Twitter() Initializes your twitter object.
void postTweet(int userId, int tweetId) Composes a new tweet with ID tweetId by the user userId. Each call to this function will be made with a unique tweetId.
List<Integer> getNewsFeed(int userId) Retrieves the 10 most recent tweet IDs in the user's news feed. Each item in the news feed must be posted by users who the user followed or by the user themself. Tweets must be ordered from most recent to least recent.
void follow(int followerId, int followeeId) The user with ID followerId started following the user with ID followeeId.
void unfollow(int followerId, int followeeId) The user with ID followerId started unfollowing the user with ID followeeId.

Example 1:

Input
["Twitter", "postTweet", "getNewsFeed", "follow", "postTweet", "getNewsFeed", "unfollow", "getNewsFeed"]
[[], [1, 5], [1], [1, 2], [2, 6], [1], [1, 2], [1]]
Output
[null, null, [5], null, null, [6, 5], null, [5]]

Explanation
Twitter twitter = new Twitter();
twitter.postTweet(1, 5); // User 1 posts a new tweet (id = 5).
twitter.getNewsFeed(1);  // User 1's news feed should return a list with 1 tweet id -> [5]. return [5]
twitter.follow(1, 2);    // User 1 follows user 2.
twitter.postTweet(2, 6); // User 2 posts a new tweet (id = 6).
twitter.getNewsFeed(1);  // User 1's news feed should return a list with 2 tweet ids -> [6, 5]. Tweet id 6 should precede tweet id 5 because it is posted after tweet id 5.
twitter.unfollow(1, 2);  // User 1 unfollows user 2.
twitter.getNewsFeed(1);  // User 1's news feed should return a list with 1 tweet id -> [5], since user 1 is no longer following user 2.

Leetcode

Refraiming the question

We know that the system has users who can:

Post tweets
Follow and unfollow one another
Access the latest news feed (up to 10 tweets)

To store tweets posted by a single user, we need a data structure that tracks which user posted which tweet. A hashmap could be used for this purpose.

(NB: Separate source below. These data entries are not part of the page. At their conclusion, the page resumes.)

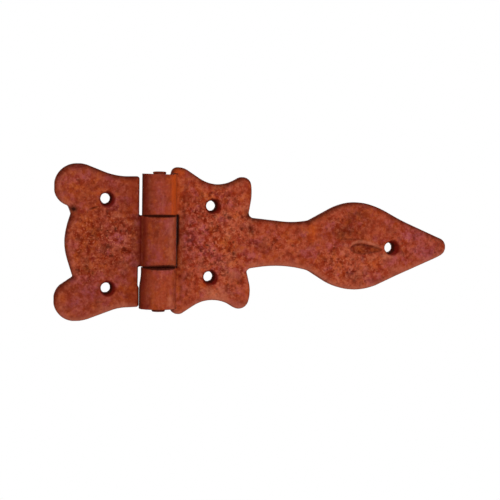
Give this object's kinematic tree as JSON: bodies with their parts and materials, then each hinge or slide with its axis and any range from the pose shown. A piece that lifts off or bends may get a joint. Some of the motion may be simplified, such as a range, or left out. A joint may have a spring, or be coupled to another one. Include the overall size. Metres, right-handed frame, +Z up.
{
  "type": "strap hinge",
  "caption": "Door hinge with a scalloped frame leaf and a long strap that ends in a pointed spear, joined by a pin through interleaved knuckles.",
  "frame": {"origin": "midway between the frame leaf's two screw holes, in the plane of its back", "axes": "+Z runs up the pin, +X runs from the frame leaf along the strap to the point of the spear, and -Y is the front. The backs of both leaves lie on Y = 0 in the rest pose."},
  "size_m": [0.1893, 0.016, 0.073],
  "materials": {
    "frame_leaf_iron": "rusted",
    "strap_leaf_iron": "rusted",
    "pin_iron": "rusted"
  },
  "bodies": {
    "frame": {"frame_leaf": "frame_leaf_iron"},
    "strap": {"strap_leaf": "strap_leaf_iron", "hinge_pin": "pin_iron"}
  },
  "joints": [
    {"name": "leaf_swing", "type": "hinge", "parent": "frame", "child": "strap", "pos_m": [0.0244, -0.00796, 0.0012], "axis": [0, 0, -1], "range_deg": [-95, 185]}
  ]
}
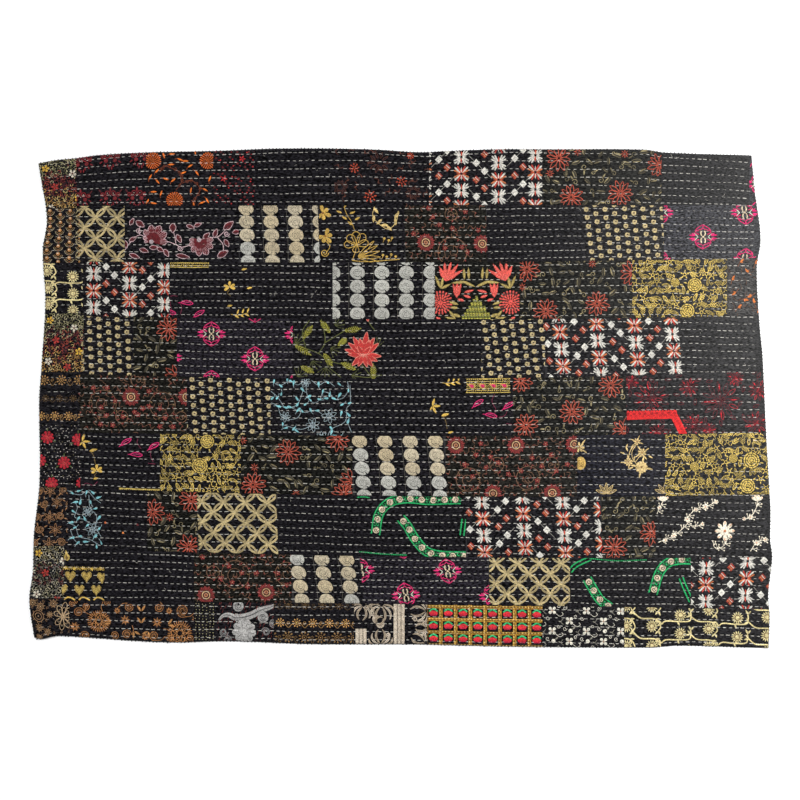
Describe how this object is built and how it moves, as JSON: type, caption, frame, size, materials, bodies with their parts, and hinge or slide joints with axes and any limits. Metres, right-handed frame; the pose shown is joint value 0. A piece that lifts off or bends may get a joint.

To display the feed, we need to know who follows whom. This allows us to query all the tweets from the users that the person (whose feed is being created) follows and display them.

We may ask why we don't store who follows the user instead of who the user follows? Twitter is represented by a directed graph(information usually flows one way), which means we can only see posts from people we follow, not those who follow us. Therefore, this information is not necessary for displaying the feed.
Since there are going to be more than 1 value for the tweets a person has and the people they follow. We will need another data strcture in the hashmap to store those values.

Which is better for storing a collection of tweets and follows: a list or a set?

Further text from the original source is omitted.